Use guides to shortlist, then confirm fitment, availability, and consistent user feedback about wear and stability.
5.2 Example: camera and tech reviews (e.g., DSLR reviews)
For cameras and electronics, reviews are most useful when they address how the product behaves in real scenarios:
- Image/output quality in your conditions: low light, action, indoor, travel.
- Usability: menus, controls, learning curve, viewfinder/screen behavior.
- Ecosystem costs: lenses, memory cards, batteries, software, repairs.
A camera that’s “great for beginners” might be perfect if you value simplicity, but limiting if you plan to expand into advanced shooting quickly.
6) A fast workflow for smarter shopping
- Define your use case (needs, constraints, non-negotiables).
- Read 1–2 hands-on reviews for real-world pros/cons and deal-breakers.
- Use a buying guide to understand the broader category and alternatives.
- Scan user reviews for reliability patterns (not one-off complaints).
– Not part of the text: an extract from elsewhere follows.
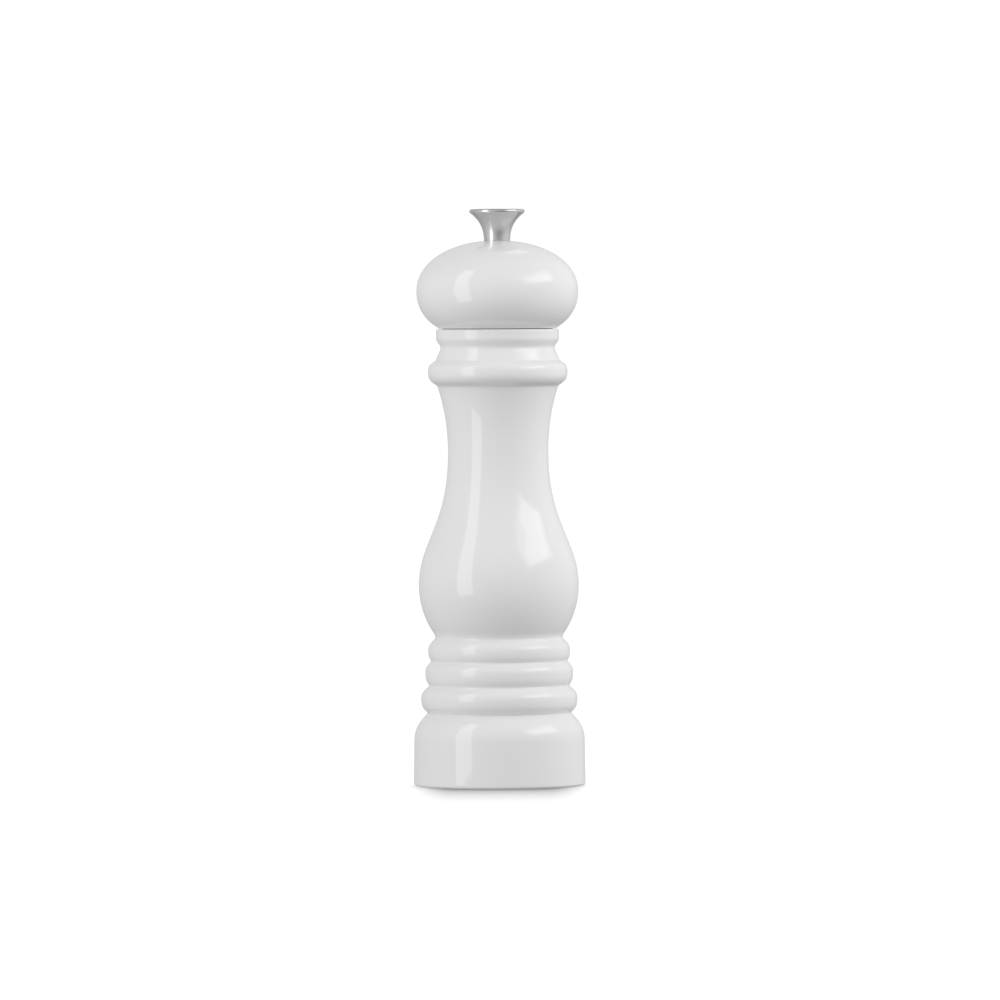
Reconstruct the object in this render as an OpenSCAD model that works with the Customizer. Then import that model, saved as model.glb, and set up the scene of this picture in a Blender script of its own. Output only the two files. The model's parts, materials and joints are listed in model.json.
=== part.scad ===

- Check Safety Gate (and any official recall resources in your region) for alerts.
- Make a short list and choose based on your priorities—not the loudest opinion.
7) Common mistakes to avoid
- Buying based on a single score: Star ratings hide the “why.” Read the details.
- Ignoring the long-term cost: Consumables, accessories, repairs, and replacements can outweigh the initial price.
- Over-trusting “universal” recommendations: The best product is the one that fits your situation.
- Skipping safety verification: Performance is irrelevant if a product has a known hazard or recall history.
Bottom line: Treat reviews as inputs, not instructions. The best shopping decision comes from combining hands-on insights, comparative guides, real user reliability signals, and safety verification.